Can you discuss an approach to use Python's data visualization tools to supplement Tableau's dashboard with advanced analytics? We can have an identification towards advanced analytics and we can set up a flow between Python and Tableau. Option one is I think multiple options might be there. One that I am aware about is using Tableau-Python integration with Jupyter notebooks, that is one of them, where you have to integrate the Python-Jupyter notebook with Tableau and this allows interactive analysis workflow that is there, it exports the result as a dataset, it develops and runs the advanced analytics or visualization in the workbook in the Jupyter notebooks and it uses Python libraries from Java.
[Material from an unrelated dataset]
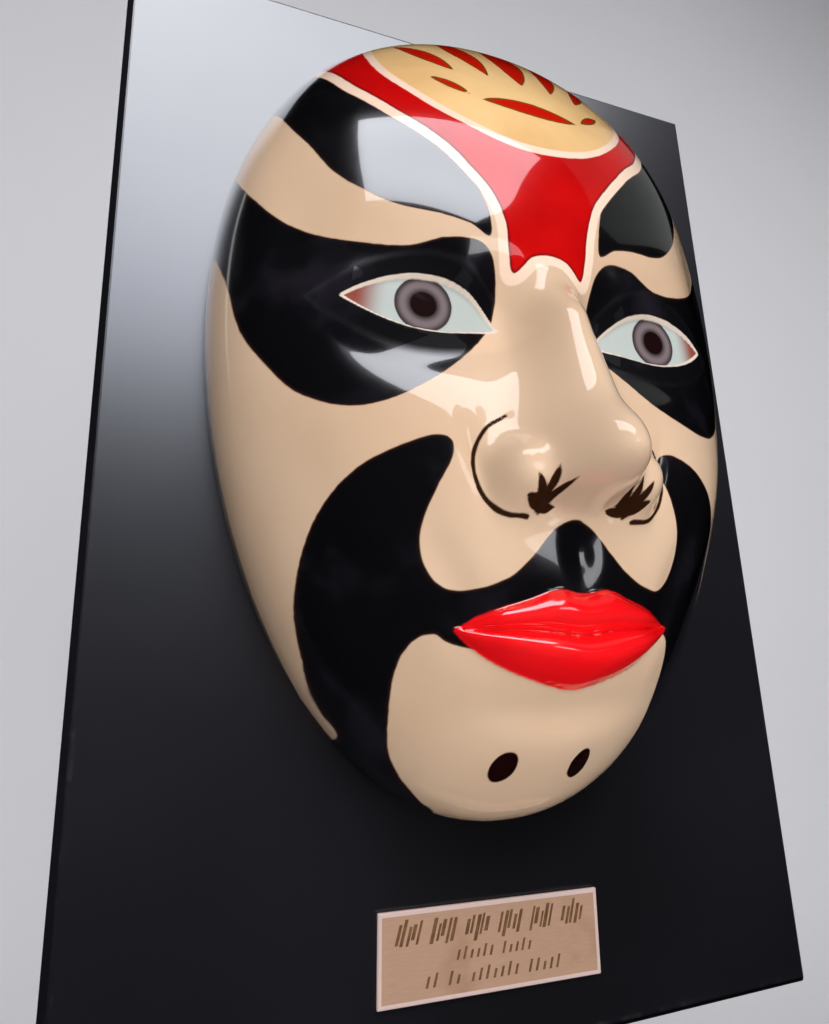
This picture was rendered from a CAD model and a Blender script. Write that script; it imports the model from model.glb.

What Python libraries would you choose for advanced data analysis and why? I know a couple of them probably. I'm not really sure about it if it's a correct answer or not. One is I think Pandas. Pandas data manipulation and analysis because Pandas is the main we can say the substance of data manipulation and it probably allows you know to handle large data set and the key features that include in that is you know maybe it can help you find and handle the missing data and time series of stuff.